Exercise requirements:
Only the lines from the one containing "Reconstruct the object" down to the one containing "outcrop_turn = -35.0" should be printed, exactly as they stand, ends included.

(3D code data)
--*--
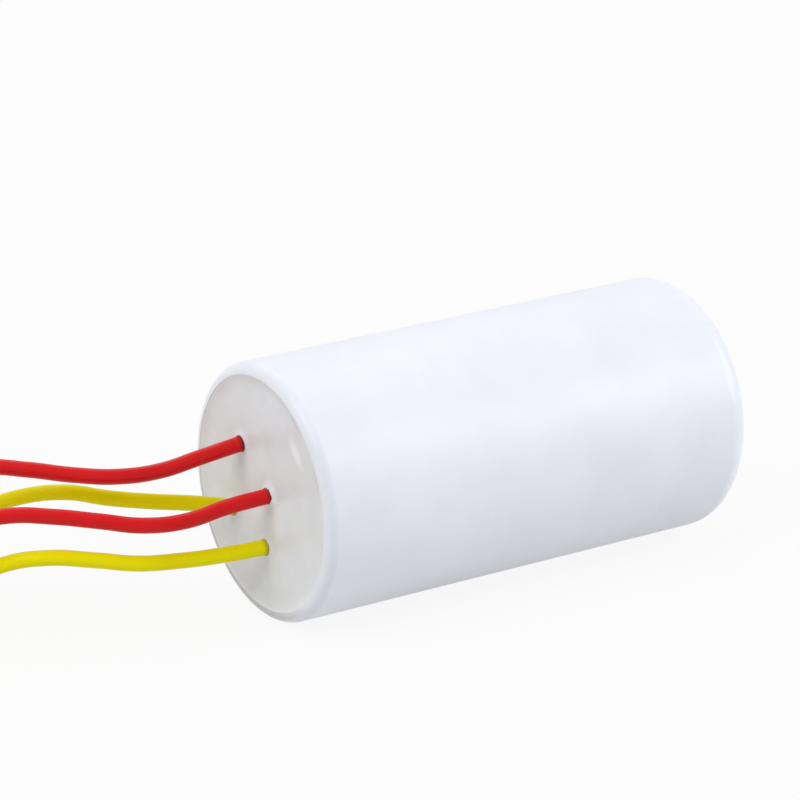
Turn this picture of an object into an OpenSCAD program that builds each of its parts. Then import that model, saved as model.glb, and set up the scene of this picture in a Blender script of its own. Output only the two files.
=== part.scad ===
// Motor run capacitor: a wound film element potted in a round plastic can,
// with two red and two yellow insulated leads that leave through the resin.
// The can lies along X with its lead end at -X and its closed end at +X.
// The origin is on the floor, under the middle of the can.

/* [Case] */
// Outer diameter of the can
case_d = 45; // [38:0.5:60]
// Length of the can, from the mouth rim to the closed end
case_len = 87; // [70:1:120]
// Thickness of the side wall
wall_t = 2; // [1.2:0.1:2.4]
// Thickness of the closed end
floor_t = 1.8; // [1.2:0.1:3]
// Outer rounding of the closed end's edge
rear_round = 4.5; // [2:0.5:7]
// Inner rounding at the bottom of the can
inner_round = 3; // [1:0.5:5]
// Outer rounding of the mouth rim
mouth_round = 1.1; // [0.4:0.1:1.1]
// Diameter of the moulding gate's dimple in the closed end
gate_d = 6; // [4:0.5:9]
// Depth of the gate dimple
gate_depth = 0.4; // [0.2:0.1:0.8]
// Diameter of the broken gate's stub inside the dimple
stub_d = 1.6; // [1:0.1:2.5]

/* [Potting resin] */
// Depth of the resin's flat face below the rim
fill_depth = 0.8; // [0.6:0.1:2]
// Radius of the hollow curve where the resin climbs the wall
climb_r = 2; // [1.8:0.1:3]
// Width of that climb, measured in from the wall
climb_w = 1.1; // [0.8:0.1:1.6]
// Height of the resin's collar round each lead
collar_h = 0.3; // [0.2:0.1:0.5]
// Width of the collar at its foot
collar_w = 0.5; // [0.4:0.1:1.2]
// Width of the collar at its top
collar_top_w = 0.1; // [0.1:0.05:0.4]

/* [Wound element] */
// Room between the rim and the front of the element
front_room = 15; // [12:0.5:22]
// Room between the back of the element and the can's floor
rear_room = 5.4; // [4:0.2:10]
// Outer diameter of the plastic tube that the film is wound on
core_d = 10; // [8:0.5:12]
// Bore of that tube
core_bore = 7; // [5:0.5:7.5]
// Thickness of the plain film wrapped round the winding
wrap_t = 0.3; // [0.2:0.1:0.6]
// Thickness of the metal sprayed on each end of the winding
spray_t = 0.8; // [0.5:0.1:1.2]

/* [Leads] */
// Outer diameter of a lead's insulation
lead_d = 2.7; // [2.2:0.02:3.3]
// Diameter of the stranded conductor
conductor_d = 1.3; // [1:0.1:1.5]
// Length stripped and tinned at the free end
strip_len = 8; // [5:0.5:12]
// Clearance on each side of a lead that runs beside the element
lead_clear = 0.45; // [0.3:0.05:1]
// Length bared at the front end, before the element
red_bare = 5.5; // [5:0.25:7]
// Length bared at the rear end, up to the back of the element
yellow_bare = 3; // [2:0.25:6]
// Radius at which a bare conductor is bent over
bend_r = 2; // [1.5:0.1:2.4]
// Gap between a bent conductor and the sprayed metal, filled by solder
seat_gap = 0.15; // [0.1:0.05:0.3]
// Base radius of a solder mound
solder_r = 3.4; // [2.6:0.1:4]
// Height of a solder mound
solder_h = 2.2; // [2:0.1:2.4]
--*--
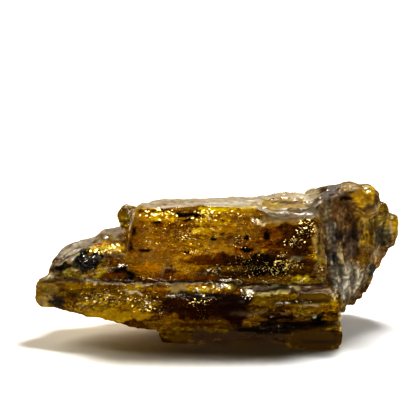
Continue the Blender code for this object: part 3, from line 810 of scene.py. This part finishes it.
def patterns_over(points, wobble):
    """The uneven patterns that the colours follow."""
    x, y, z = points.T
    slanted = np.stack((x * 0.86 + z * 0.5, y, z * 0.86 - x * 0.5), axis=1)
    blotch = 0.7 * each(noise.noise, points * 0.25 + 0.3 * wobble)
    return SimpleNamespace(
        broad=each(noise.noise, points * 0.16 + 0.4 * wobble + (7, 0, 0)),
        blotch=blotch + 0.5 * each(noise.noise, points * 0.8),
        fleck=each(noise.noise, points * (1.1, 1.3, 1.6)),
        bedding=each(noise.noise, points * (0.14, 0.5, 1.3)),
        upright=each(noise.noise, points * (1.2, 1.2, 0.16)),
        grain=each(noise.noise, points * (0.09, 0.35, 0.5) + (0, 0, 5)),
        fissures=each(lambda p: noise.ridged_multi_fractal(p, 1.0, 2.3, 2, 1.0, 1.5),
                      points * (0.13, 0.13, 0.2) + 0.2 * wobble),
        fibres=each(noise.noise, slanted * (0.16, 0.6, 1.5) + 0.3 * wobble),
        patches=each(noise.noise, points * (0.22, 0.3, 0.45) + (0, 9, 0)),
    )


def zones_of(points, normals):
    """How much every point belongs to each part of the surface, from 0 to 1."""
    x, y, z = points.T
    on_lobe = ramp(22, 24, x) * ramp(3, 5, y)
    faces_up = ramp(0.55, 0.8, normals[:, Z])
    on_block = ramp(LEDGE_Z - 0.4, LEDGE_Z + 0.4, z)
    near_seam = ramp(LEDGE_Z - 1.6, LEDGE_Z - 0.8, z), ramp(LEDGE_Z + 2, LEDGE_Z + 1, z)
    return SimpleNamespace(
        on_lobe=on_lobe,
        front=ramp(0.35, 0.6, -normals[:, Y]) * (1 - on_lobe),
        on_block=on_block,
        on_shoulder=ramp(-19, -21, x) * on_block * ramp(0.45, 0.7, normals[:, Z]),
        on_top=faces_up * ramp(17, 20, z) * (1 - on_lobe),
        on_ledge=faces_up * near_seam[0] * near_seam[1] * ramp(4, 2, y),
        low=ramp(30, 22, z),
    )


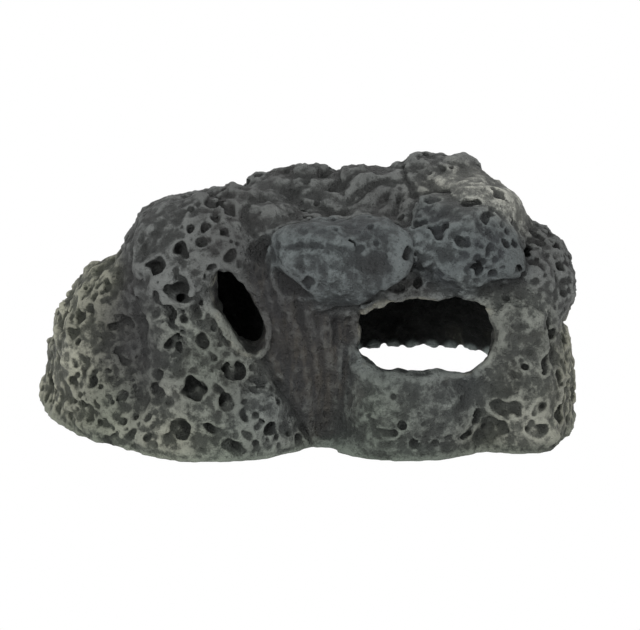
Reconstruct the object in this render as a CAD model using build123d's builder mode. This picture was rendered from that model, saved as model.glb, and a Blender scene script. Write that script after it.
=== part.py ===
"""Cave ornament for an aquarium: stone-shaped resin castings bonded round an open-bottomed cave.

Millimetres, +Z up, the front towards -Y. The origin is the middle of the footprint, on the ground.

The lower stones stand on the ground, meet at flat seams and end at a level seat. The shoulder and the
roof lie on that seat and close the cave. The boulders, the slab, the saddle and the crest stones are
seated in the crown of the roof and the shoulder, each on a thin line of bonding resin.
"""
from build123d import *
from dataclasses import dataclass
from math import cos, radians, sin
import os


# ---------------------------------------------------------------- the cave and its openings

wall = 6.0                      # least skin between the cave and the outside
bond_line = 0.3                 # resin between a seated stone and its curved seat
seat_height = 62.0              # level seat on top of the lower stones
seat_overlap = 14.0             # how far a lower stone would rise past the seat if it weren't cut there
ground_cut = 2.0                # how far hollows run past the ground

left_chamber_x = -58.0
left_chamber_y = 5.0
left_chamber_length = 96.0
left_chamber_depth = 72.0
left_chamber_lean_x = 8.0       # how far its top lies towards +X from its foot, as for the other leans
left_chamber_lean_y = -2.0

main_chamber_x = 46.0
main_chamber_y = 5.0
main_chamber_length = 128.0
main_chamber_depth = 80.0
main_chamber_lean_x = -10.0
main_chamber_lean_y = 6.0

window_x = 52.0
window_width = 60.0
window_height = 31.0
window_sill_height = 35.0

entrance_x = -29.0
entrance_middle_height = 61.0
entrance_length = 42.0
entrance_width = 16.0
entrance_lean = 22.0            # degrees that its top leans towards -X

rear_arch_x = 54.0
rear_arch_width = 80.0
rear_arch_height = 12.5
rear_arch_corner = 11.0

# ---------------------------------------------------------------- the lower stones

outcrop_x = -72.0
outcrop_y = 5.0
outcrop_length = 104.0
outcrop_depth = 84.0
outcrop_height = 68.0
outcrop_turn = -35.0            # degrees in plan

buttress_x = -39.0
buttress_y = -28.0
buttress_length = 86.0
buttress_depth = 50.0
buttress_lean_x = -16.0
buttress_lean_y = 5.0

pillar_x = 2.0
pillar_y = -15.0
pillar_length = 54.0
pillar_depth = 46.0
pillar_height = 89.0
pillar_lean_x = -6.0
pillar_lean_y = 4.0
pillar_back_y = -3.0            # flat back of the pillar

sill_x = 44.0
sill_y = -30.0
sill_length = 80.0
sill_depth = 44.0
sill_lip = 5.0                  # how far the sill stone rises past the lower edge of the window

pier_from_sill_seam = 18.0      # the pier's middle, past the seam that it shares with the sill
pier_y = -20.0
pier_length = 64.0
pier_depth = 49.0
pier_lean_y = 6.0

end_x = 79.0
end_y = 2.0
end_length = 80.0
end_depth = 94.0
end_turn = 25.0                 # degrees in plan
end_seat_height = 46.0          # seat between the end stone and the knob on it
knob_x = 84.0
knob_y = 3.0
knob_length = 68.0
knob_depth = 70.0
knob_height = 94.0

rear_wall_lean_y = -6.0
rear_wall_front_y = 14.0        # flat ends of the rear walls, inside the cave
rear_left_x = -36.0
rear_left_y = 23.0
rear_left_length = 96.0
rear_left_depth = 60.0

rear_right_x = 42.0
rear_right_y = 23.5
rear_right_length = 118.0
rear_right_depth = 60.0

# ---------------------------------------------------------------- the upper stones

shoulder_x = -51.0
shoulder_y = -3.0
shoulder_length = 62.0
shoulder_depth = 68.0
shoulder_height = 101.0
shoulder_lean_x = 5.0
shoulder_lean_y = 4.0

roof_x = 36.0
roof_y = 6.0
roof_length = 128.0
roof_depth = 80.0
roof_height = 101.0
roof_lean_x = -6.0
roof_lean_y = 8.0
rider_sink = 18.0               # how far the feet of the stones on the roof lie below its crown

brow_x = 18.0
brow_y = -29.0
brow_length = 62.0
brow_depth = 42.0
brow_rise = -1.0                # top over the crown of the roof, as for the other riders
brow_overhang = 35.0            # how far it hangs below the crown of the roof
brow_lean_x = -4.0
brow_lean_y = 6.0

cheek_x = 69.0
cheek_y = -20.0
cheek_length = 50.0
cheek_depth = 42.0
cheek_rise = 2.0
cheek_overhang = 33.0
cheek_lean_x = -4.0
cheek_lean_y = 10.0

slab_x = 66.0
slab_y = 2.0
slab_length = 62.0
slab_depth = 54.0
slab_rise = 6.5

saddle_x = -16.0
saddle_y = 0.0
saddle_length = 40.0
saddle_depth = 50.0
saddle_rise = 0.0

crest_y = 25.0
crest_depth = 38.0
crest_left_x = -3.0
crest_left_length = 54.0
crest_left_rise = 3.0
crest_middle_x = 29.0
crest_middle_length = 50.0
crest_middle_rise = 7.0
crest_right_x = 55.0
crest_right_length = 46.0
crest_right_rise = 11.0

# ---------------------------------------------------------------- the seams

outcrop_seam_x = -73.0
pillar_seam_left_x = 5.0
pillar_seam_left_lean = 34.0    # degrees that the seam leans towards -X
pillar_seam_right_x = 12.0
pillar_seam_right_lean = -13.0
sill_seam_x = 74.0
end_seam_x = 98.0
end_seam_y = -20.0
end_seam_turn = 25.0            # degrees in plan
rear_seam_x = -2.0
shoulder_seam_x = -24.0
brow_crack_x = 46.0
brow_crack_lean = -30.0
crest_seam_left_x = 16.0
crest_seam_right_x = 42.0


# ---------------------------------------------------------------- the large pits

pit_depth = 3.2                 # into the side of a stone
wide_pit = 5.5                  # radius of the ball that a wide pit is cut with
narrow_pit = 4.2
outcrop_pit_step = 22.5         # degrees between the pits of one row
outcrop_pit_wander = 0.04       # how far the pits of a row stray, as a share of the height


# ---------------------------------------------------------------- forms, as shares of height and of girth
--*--
Written solution:
Reconstruct the object in this render as a CAD model using build123d's builder mode. This picture was rendered from that model, saved as model.glb, and a Blender scene script. Write that script after it.
=== part.py ===
"""Cave ornament for an aquarium: stone-shaped resin castings bonded round an open-bottomed cave.

Millimetres, +Z up, the front towards -Y. The origin is the middle of the footprint, on the ground.

The lower stones stand on the ground, meet at flat seams and end at a level seat. The shoulder and the
roof lie on that seat and close the cave. The boulders, the slab, the saddle and the crest stones are
seated in the crown of the roof and the shoulder, each on a thin line of bonding resin.
"""
from build123d import *
from dataclasses import dataclass
from math import cos, radians, sin
import os


# ---------------------------------------------------------------- the cave and its openings

wall = 6.0                      # least skin between the cave and the outside
bond_line = 0.3                 # resin between a seated stone and its curved seat
seat_height = 62.0              # level seat on top of the lower stones
seat_overlap = 14.0             # how far a lower stone would rise past the seat if it weren't cut there
ground_cut = 2.0                # how far hollows run past the ground

left_chamber_x = -58.0
left_chamber_y = 5.0
left_chamber_length = 96.0
left_chamber_depth = 72.0
left_chamber_lean_x = 8.0       # how far its top lies towards +X from its foot, as for the other leans
left_chamber_lean_y = -2.0

main_chamber_x = 46.0
main_chamber_y = 5.0
main_chamber_length = 128.0
main_chamber_depth = 80.0
main_chamber_lean_x = -10.0
main_chamber_lean_y = 6.0

window_x = 52.0
window_width = 60.0
window_height = 31.0
window_sill_height = 35.0

entrance_x = -29.0
entrance_middle_height = 61.0
entrance_length = 42.0
entrance_width = 16.0
entrance_lean = 22.0            # degrees that its top leans towards -X

rear_arch_x = 54.0
rear_arch_width = 80.0
rear_arch_height = 12.5
rear_arch_corner = 11.0

# ---------------------------------------------------------------- the lower stones

outcrop_x = -72.0
outcrop_y = 5.0
outcrop_length = 104.0
outcrop_depth = 84.0
outcrop_height = 68.0
outcrop_turn = -35.0            # degrees in plan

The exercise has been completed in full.